Jaka muzyka “króluje” na Twoim krążku?

Jazzowa??? W sumie tak, ale mówiąc jazz nie myslałabym tu o mainstreamie. Momentami chowam się w zaułek funkowy, żeby wyłonić się za chwilę zza smutnej ballady, ale po chwili znów odzywa się soulowy groove. Różnorodność !!!

Jak długo powstawał materiał na płytę? Który z utworów jest Ci najbliższy?

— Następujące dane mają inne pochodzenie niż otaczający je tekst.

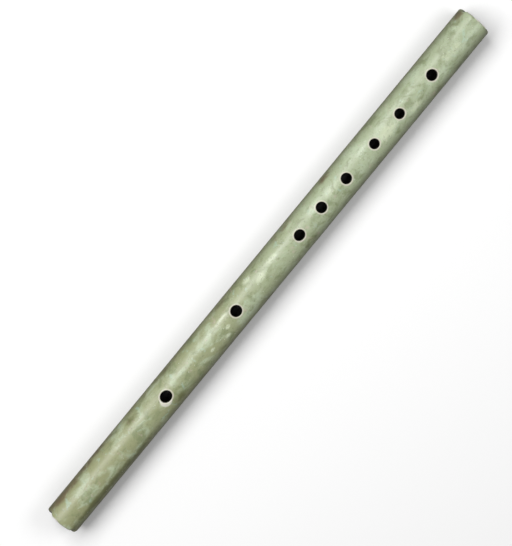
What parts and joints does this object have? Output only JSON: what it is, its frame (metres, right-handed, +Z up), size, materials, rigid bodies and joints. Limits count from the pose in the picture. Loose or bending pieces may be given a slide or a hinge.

Do nagrania płyty szykowałam się chyba 3 lata, ale dopóki byka za rogi nie złapiesz to samo nic się nie wydarzy. Postanowiłam więc działać, a nie gadać. Równy rok temu we wrześniu ogarnęłam się i postawiłam na realizacje swojego celu. I mamy dziś- roczek minął, dziecko się urodziło i teraz trzeba je pokazać światu!
Kompozycje zbierane były kilka lat. Ale wciąż wszystko brzmiało zbyt banalnie, zapętlałam się myśląc „jeszcze doszlifuję”, ale tak nie wolno. Nigdy nie będziesz w pełni zadowolony, bo cały czas będziesz chciał coś upiększać, rozwijać, zmieniać- dojrzewasz w końcu. Można tak do późnej starości… ale po co?

Kiedy i gdzie będziemy mogli Cię usłyszeć.

W listopadzie wystąpie na jazzowym festiwalu w Kijowie, w grudniu na Śląsku, w Zawierciu. Trasa cały czas jest organizowana.